Karottenmaske

seit ein paar Tagen lege ich meinem kleinen Sohn mittags immer seine Karottenmaske auf. Gut, nicht ganz freiwillig und mittlerweile landen auch schon erfreuliche Mengen des Breis in seinem Mund. Trotzdem: Danach sieht es bei uns in der Küche wild aus.

Fast, als hätten wir eine Carotina veranstaltet, eine Karottenschlacht.

So exotisch ist die Idee gar nicht. Im spanischen Valencia fand vor ein paar Tagen wieder die Tomatina statt. Abertausende Leute aus dem In- und Ausland reisen immer am letzten Mittwoch im August an, um sich gegenseitig mit Tomaten zu bewerfen. Seit gut 60 Jahren feiern sie diese ehrwürdige Tradition bereits. Dieses Jahr – nach der gewonnenen WM – kamen besonders viele Leute. Knietief standen sie in der Tomatensauce. Allein die Stadtverwaltung hatte 100 Tonnen spendiert.

Habe ich da nicht vor ein paar Monaten mal gelesen, dass Tomaten zu den fleischfressenden Pflanzen gehören? Unglaublich. Gruselig. Gleich mal im Internet eingetippt. Und es ist wahr. Nicht nur die Venus-Fliegenfalle zählt zu den fleischfressenden Pflanzenarten, sondern auch Tomaten- und Kartoffelpflanzen. Hätte ich nicht gedacht, Sie etwa? Von wegen gewaltfreies Gemüse …

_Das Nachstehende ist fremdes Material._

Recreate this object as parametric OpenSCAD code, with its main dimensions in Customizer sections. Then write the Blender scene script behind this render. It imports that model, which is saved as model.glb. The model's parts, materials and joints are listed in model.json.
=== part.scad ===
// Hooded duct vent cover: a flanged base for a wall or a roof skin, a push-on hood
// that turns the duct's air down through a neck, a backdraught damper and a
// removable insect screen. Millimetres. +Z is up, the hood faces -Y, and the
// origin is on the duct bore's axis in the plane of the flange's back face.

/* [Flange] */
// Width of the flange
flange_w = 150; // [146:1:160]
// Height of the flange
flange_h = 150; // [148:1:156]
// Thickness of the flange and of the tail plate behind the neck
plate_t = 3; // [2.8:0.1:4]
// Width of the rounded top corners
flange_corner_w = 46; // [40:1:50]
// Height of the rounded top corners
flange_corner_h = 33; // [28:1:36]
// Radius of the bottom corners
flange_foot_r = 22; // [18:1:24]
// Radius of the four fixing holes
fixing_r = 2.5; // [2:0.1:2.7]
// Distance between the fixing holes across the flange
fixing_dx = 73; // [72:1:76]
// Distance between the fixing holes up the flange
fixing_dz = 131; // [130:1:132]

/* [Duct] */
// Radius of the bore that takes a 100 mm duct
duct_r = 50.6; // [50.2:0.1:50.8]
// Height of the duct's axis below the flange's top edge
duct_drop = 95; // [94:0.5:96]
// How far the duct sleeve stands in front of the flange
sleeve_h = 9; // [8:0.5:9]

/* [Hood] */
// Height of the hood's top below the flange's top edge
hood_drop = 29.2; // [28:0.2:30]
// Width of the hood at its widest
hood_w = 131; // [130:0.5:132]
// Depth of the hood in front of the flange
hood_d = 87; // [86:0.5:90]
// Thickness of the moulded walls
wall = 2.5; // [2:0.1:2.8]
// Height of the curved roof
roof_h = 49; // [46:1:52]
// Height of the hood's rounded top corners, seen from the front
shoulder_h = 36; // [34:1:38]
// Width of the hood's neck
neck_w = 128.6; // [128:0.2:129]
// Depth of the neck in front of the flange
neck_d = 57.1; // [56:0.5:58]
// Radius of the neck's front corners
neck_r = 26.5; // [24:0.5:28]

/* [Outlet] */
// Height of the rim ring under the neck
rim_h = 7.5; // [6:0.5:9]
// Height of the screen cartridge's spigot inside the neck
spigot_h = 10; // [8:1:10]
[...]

Pustekuchen. Aufruhr im Gemüsebeet!

Allerdings haben wir es nun auch wieder nicht gerade mit Killertomaten zu tun. Dann wäre das wohl auch schon vorher aufgefallen. Und so gehen die todbringenden Pflanzen vor: Mit Hilfe ihrer klebrigen Härchen an den Stengeln töten sie kleine Insekten. Die Nährstoffe der herabgefallenen Tiere nehmen sie dann nach und nach über die Wurzeln auf.

Gaaanz unauffällig. Deswegen hat man das ja auch bislang nicht gemerkt.

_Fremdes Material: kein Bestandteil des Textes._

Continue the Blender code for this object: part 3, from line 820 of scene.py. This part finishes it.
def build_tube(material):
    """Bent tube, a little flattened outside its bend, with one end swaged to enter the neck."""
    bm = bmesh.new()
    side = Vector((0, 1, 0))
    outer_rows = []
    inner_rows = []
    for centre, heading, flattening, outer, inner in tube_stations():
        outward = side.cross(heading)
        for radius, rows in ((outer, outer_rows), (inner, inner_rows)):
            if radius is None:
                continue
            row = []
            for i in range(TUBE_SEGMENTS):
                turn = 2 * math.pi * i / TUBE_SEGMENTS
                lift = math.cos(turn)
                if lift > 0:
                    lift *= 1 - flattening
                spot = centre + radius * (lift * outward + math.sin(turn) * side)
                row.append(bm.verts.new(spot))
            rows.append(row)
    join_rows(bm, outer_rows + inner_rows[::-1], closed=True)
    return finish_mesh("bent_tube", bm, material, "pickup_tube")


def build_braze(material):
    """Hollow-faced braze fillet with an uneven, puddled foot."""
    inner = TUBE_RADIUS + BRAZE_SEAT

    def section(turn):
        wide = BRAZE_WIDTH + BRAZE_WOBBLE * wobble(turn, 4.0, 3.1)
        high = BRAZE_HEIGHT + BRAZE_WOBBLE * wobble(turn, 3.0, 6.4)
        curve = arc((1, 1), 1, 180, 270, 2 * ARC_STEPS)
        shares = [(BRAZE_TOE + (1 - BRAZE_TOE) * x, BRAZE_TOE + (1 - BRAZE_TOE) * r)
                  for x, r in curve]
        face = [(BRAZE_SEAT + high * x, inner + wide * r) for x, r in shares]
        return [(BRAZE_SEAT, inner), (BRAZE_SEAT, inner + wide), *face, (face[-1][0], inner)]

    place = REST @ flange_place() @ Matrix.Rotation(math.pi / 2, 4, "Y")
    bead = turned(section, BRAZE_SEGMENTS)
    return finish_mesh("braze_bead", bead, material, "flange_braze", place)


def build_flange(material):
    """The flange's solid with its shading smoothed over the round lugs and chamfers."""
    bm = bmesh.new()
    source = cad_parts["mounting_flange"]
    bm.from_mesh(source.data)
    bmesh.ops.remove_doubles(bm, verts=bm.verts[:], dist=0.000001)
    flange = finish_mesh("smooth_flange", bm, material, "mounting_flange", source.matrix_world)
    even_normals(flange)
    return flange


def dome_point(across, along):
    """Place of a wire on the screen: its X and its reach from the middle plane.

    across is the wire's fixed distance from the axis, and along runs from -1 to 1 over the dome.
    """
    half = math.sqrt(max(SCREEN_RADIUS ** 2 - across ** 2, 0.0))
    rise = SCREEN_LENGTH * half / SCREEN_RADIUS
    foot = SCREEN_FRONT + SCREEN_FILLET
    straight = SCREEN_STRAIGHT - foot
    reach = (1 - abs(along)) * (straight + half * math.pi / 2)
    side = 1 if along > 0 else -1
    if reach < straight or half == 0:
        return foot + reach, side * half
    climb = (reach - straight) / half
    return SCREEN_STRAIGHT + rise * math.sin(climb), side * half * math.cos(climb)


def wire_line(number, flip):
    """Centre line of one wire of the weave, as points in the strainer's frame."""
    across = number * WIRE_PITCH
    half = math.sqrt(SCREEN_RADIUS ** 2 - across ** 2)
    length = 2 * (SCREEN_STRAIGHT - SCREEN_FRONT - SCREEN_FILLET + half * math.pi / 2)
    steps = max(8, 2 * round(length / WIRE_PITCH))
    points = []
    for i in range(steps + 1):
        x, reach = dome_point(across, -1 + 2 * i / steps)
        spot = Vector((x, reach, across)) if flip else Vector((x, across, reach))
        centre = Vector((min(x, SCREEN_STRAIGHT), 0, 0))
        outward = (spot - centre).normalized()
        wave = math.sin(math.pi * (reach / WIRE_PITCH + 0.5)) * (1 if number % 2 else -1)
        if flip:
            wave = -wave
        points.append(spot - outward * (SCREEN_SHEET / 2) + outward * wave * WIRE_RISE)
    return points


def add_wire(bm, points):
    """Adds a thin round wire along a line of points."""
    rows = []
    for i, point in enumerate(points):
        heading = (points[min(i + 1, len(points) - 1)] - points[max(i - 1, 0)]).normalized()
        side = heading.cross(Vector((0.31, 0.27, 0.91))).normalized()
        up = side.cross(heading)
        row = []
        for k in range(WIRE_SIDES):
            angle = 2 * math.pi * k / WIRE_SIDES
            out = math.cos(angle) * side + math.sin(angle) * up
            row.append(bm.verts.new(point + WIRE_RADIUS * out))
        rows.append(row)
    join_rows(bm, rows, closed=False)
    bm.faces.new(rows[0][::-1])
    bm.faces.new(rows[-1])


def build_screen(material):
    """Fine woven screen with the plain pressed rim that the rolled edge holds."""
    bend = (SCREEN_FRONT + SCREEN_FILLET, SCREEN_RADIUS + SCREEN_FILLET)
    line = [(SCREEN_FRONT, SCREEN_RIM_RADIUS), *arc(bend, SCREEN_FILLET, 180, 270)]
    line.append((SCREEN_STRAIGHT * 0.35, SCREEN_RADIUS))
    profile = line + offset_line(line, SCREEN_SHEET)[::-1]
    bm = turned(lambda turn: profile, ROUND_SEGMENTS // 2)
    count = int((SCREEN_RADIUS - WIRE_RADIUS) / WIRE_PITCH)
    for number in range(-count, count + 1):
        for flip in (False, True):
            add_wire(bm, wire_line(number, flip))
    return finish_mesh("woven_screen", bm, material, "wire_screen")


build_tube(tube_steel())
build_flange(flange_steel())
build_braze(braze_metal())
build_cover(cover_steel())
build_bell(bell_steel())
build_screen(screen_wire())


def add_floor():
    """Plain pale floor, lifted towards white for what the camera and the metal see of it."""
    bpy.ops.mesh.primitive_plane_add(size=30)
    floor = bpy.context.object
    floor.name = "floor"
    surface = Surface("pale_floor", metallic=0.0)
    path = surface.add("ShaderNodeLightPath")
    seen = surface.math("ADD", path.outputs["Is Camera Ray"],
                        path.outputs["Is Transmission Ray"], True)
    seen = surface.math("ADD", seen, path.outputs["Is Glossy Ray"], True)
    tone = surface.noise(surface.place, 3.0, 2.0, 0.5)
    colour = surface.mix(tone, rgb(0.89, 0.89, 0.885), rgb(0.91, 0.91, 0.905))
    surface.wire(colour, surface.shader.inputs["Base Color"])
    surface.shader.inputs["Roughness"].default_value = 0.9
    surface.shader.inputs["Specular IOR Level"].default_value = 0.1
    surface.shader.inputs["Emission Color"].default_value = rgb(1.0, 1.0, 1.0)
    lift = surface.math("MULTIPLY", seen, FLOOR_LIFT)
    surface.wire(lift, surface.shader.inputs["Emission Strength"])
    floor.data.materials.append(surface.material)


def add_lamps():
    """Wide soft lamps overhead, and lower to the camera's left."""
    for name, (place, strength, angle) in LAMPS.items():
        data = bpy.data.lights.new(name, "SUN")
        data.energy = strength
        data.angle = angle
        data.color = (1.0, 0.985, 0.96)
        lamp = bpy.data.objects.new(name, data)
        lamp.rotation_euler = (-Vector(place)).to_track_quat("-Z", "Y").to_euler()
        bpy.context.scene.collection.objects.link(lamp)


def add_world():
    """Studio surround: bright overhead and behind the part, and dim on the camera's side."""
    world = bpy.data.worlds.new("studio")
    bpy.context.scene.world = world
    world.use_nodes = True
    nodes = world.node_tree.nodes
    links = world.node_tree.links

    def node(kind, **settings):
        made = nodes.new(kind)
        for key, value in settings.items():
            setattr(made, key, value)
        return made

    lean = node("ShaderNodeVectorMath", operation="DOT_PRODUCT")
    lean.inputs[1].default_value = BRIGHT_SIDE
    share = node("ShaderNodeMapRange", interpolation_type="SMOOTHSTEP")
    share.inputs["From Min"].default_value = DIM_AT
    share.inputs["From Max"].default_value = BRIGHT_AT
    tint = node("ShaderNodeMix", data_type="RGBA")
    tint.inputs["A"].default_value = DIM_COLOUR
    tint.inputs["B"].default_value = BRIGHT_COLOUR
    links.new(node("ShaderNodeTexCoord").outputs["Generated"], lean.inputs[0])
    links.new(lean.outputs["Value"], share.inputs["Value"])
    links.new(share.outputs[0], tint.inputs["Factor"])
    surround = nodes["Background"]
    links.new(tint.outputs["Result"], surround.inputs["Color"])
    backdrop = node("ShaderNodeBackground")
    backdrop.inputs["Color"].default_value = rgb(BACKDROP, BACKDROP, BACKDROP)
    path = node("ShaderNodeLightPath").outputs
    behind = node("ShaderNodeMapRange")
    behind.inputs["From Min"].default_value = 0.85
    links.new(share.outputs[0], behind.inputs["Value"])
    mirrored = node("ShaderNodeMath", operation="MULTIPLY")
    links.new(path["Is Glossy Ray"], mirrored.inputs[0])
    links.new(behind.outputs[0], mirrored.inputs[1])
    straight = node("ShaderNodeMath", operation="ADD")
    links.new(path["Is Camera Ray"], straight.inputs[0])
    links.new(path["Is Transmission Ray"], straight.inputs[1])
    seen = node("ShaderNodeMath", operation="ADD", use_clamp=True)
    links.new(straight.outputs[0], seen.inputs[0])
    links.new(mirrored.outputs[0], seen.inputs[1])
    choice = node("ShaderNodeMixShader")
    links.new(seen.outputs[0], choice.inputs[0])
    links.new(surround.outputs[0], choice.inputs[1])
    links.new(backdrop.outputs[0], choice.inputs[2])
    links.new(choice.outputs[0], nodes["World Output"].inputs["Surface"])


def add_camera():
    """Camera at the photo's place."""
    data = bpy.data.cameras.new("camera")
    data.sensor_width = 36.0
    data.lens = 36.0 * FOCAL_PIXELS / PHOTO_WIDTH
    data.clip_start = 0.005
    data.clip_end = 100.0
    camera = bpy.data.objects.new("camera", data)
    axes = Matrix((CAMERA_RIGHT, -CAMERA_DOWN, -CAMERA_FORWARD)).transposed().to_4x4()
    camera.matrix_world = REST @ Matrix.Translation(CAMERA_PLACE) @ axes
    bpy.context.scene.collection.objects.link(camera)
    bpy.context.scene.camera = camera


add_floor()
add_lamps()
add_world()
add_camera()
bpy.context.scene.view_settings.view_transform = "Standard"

Falls Sie also bei sich im Garten immer Insekten neben den Tomätchen liegen sehen – jetzt wissen Sie warum. Herausgefunden haben das – zur Überraschung der meisten Botaniker – vor ein paar Monaten Wissenschaftlern des Royal Botanical Gardens Kew in London. Das Phänomen erklären sie sich damit, dass die wilden Kartoffel- und Tomatenpflanzen so auf ungedüngten und nährstoffarmen Böden überleben. Und die intensiv gezüchteten und gedüngten Sorten haben dann diese Art der Nährstoffgewinnung beibehalten.

Bin ich froh, dass wenigstens die Früchte nichts von dieser Art Eigendüngung halten.

Mangold oder Spinat sind offenbar auch bislang nicht durch Attacken auffällig geworden. Falls Sie allerdings nächstes oder übernächstes Jahr gern mal zur Tomatina reisen wollen – passen Sie auf Ihre Augenschleimhäute auf. Die sollen zuweilen gereizt reagieren. Besteht doch der Sinn des Spiels darin, so viele Tomaten wie möglich im Gesicht der anderen zu verteilen.